Energy Transportation and Negative Externalities: The Argument for Sound Regulation

On the heels of my analysis of whether Newfoundland and Labrador has become a “petroprovince,” I examine another aspect of the natural resource development: safety and negative externalities, i.e. environmental costs. In particular, this blog post will focus on the rising usage of large oil tankers for transporting Canadian petroleum products overseas.

Because of Canada’s generous resource endowments, it has become one of the largest oil producing countries and exporters in the world. The proposed Keystone XL pipeline appears to be floundering, however, and the shale gas boom in the United States has withered consumer demand in that country for Canadian exports–both of which have encouraged Canadian producers to look for new markets in emerging economies.

Expanding into overseas markets necessarily requires maritime transportation in the form of transoceanic supertankers, and as demand for energy rises in emerging economies, so too will tanker traffic. Citing devastating spills such as Exxon Valdez, however, several individuals and groups have made an effort to ban or heavily restrict such traffic. Yet, there is a serious economic rationale for continuing to develop, and promote, Canada’s energy sector and the more important issue is developing and promoting it responsibly.
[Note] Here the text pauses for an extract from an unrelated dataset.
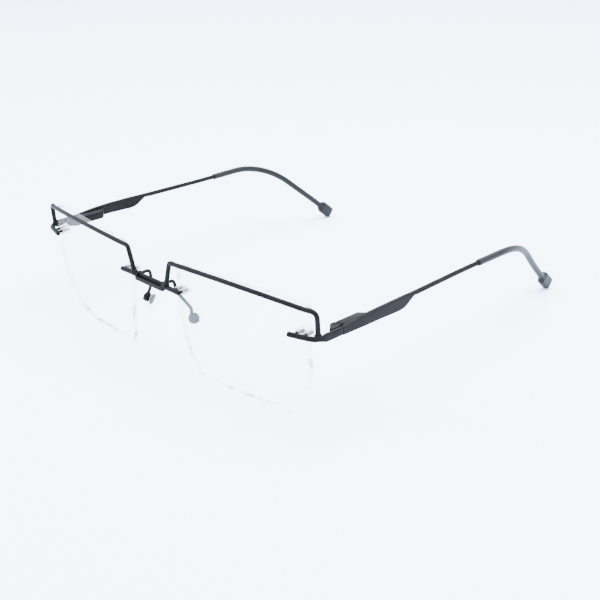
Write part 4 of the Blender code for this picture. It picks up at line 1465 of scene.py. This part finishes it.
@dataclass
class NosePad:
    """A nose pad on its bent wire, with its box, screw and plate."""

    layout: Layout
    bridge: Bridge
    facing: tuple[float, float, float] = (-0.80, 0.42, -0.33)
    wire_radius: float = 0.575 * MM
    box_half: float = 1.35 * MM
    length: float = 13.0 * MM
    width: float = 7.2 * MM
    thickness: float = 2.2 * MM
    back: float = 1.5625 * MM

    def axes(self) -> tuple[Array, Array, Array]:
        """The rocking axis, the pad's upward direction and the way it faces.

        Returns:
            Three directions at right angles.
        """
        facing = unit(np.array(self.facing))
        up = unit(np.array([0, 0, 1.0]) - facing * facing[2])
        return np.cross(up, facing), up, facing

    def pad(self) -> Array:
        """A teardrop cushion: from the back's middle over a round rim to the crowned front.

        The outline is a cos(t) (1 - 0.18 sin(t)) across and b sin(t) up. Each row scales it and sets its
        height: the rim is a half circle, and the front rises by the square root of 1 less the scale squared.

        Returns:
            The surface's grid.
        """
        across, up, facing = self.axes()
        rim = np.linspace(-np.pi / 2, np.pi / 2, 13)
        round_off = 0.13
        scale = np.concatenate([np.linspace(0.05, 0.86, 8), 1 - round_off + round_off * np.cos(rim)])
        height = np.concatenate([np.zeros(8), 0.25 + 0.25 * np.sin(rim)])
        crown = np.linspace(1 - round_off, 0.04, 12)[1:]
        scale = np.concatenate([scale, crown])
        height = np.concatenate([height, 0.5 + 0.5 * np.sqrt(1 - (crown / (1 - round_off)) ** 2)])
        t = np.arange(64) / 64 * 2 * np.pi
        x = self.width / 2 * np.cos(t) * (1 - 0.18 * np.sin(t))
        y = self.length / 2 * np.sin(t)
        flat = scale[:, None, None] * (x[None, :, None] * across + y[None, :, None] * up)
        return self.layout.pad_centre + flat + (self.back + height * self.thickness)[:, None, None] * facing

    def wire(self) -> Array:
        """The bent wire from the back of the bridge down to the box, thicker where it is soldered.

        Returns:
            The surface's grid.
        """
        across, up, _ = self.axes()
        half = self.bridge.length / 2
        behind = self.bridge.y + self.layout.arm_radius
        root = np.array([half - 1.0 * MM, behind + 0.15 * MM, self.layout.mount + 0.4 * MM])
        landing = self.layout.pad_centre + across * 1.0 * MM + up * self.box_half
        corners = [
            (root - np.array([0, 0.5, 0]) * MM, 0),
            (root + np.array([0, 3.6, 0.2]) * MM, 1.4 * MM),
            (root + np.array([0.3, 4.5, -4.2]) * MM, 3.0 * MM),
            (landing + up * 2.0 * MM - across * 0.3 * MM, 1.5 * MM),
            (landing - up * 0.1 * MM, 0),
        ]
        path = rounded(corners, 14)
        total = lengths_along(path)[-1]
        spots = packed_ends(total, 0.25 * MM, 1.0 * MM)
        line = softened_path(at_lengths(path, spots), 2)
        flare = 0.35 * MM * np.exp(-np.clip(spots - 0.5 * MM, 0, None) / (0.25 * MM))
        size = (self.wire_radius + flare) * dome(spots, self.wire_radius)
        return sweep(line, superellipse(size, size, 1.0, 24), (1, 0, 0))

    def build(self, fitter: Fitter, side: Side) -> None:
        """Makes the pad, its plate, box and screw, and the wire.

        Args:
            fitter: What puts the pieces on the frame.
            side: The side to make.
        """
        tag = side.tag
        metal = fitter.palette.metal
        wire = mesh_of("wire", self.wire(), side)
        fitter.dress(wire, f"pad_wire_{tag}", metal, "front", (f"pad_arm_{tag}",))
        fitter.softened(f"pad_box_{tag}", metal, "front", 0.08 * MM, f"pad_holder_{tag}")
        fitter.softened(f"pad_screw_{tag}", metal, "front", 0.04 * MM, f"pad_pin_{tag}")
        fitter.softened(f"pad_insert_{tag}", metal, f"pad_{tag}", 0.08 * MM, f"pad_plate_{tag}")
        mesh, silicone = mesh_of("pad", self.pad(), side), fitter.palette.silicone
        pad = fitter.dress(mesh, f"silicone_pad_{tag}", silicone, f"pad_{tag}", (f"nose_pad_{tag}",))


# ---------------------------------------------------------------- stage


@dataclass
class Studio:
    """A plain pale floor, soft lights and the camera."""

    layout: Layout
    focal: float = 65.42
    camera_at: tuple[float, float, float] = (266.1 * MM, -197.696 * MM, 168.2 * MM)
    look_at: tuple[float, float, float] = (11.95 * MM, 57.204 * MM, 8.29 * MM)
    floor_half: float = 6.0
    sky: tuple[float, float, float] = (0.73, 0.84, 1.0)
    sky_strength: float = 5.6

    def floor(self, palette: Palette) -> None:
        """A big flat sheet just under the glasses.

        Args:
            palette: The finishes.
        """
        corners = np.array([[-1, -1], [1, -1], [1, 1], [-1, 1]]) * self.floor_half
        mesh = bpy.data.meshes.new("table_top")
        mesh.from_pydata([(x, y, 0.0) for x, y in corners.tolist()], [], [(0, 1, 2, 3)])
        mesh.materials.append(palette.of(palette.floor))
        top = bpy.data.objects.new("table_top", mesh)
        bpy.context.scene.collection.objects.link(top)

    def light(self, name: str, place: tuple[float, float, float], size: float, power: float) -> None:
        """A square soft light that faces the glasses.

        Args:
            name: Its name.
            place: Where it hangs.
            size: The length of its side.
            power: Its power in watts.
        """
        lamp = bpy.data.lights.new(name, "AREA")
        lamp.size = size
        lamp.energy = power
        lamp.color = (0.97, 0.98, 1.0)
        made = bpy.data.objects.new(name, lamp)
        bpy.context.scene.collection.objects.link(made)
        made.location = place
        made.rotation_euler = (Vector((0, 0, 0.02)) - Vector(place)).to_track_quat("-Z", "Y").to_euler()

    def build(self, palette: Palette) -> None:
        """Sets the floor, the sky, the lights and the camera.

        Args:
            palette: The finishes.
        """
        self.floor(palette)
        world = bpy.data.worlds.new("sky")
        world.use_nodes = True
        back = world.node_tree.nodes["Background"]
        back.inputs[0].default_value = (*self.sky, 1.0)
        back.inputs[1].default_value = self.sky_strength
        bpy.context.scene.world = world
        self.light("top_light", (0.05, 0.15, 0.9), 0.9, 54.0)
        self.light("side_light", (-0.7, -0.5, 0.6), 0.7, 12.0)
        lens = bpy.data.cameras.new("camera")
        lens.lens = self.focal
        lens.clip_start = 0.01
        camera = bpy.data.objects.new("camera", lens)
        bpy.context.scene.collection.objects.link(camera)
        shift = Vector((0, self.layout.shift, 0))
        camera.location = Vector(self.camera_at) + shift
        aim = Vector(self.look_at) + shift - camera.location
        camera.rotation_euler = aim.to_track_quat("-Z", "Y").to_euler()
        bpy.context.scene.camera = camera


def main() -> None:
    """Builds every sub-assembly in order, then the stage."""
    logging.basicConfig(level=logging.INFO, format="%(message)s")
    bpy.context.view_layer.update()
    layout = Layout.read()
    fitter = Fitter(Palette())
    lens = Lens(layout)
    bushings = Bushings(layout, lens)
    bridge = Bridge(layout, lens, bushings)
    bridge.build(fitter)
    end_piece = EndPiece(layout, lens, bridge)
    for side in Side:
        lens.build(fitter, side)
        bushings.build(fitter, side)
        end_piece.build(fitter, side)
        BrowWire(layout, lens, bridge, end_piece).build(fitter, side)
        Temple(layout).build(fitter, side)
        Hinge(layout).build(fitter, side)
        NosePad(layout, bridge).build(fitter, side)
    Studio(layout).build(fitter.palette)
    log.info("%d pieces", fitter.count)


if __name__ == "__main__":
    main()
Oil spills have astronomical ecological and economic costs and environmentalists who have concerns about them are justified. In a study published recently by the Fraser Institute, however, the authors note that Canadian tanker traffic has increased by leaps and bounds despite accidents declining sharply, which they argue is the result of better safety practices, smarter regulations, and technological innovation. To reinforce the downward trend in accidents, the most effective regulatory regime is one that requires stringent safety protocols such as corrosion-proof lining for supertankers, in addition to rigorous and frequent inspections to ensure that firms meet these requirements, i.e. a first “line of defense.” Furthermore, establishing safe, well-monitored shipping routes would also reduce accident probability.

Incentives matter and, therefore, policymaking must be independent of private sector interests. (Energy companies have a market-based incentive to avoid losses, which encourages them to take precautions, but many firms fail to pay for their negative externalities.) In addition, regulatory agencies can structure their fine schedules to compensate entirely for the externality costs of environmental damage, which would ensure that firms bear all of the potential costs when making decisions about safety. Canada should also maintain a comprehensive and streamlined oil-spill response strategy that would help contain the damage and repair it, i.e. a second “line of defense.” Lastly, Canadian governments could invest in research and development into containment techniques for “dirty” substances such as diluted bitumen. (Note: most of these precautions exist within the Canadian regulatory structure.)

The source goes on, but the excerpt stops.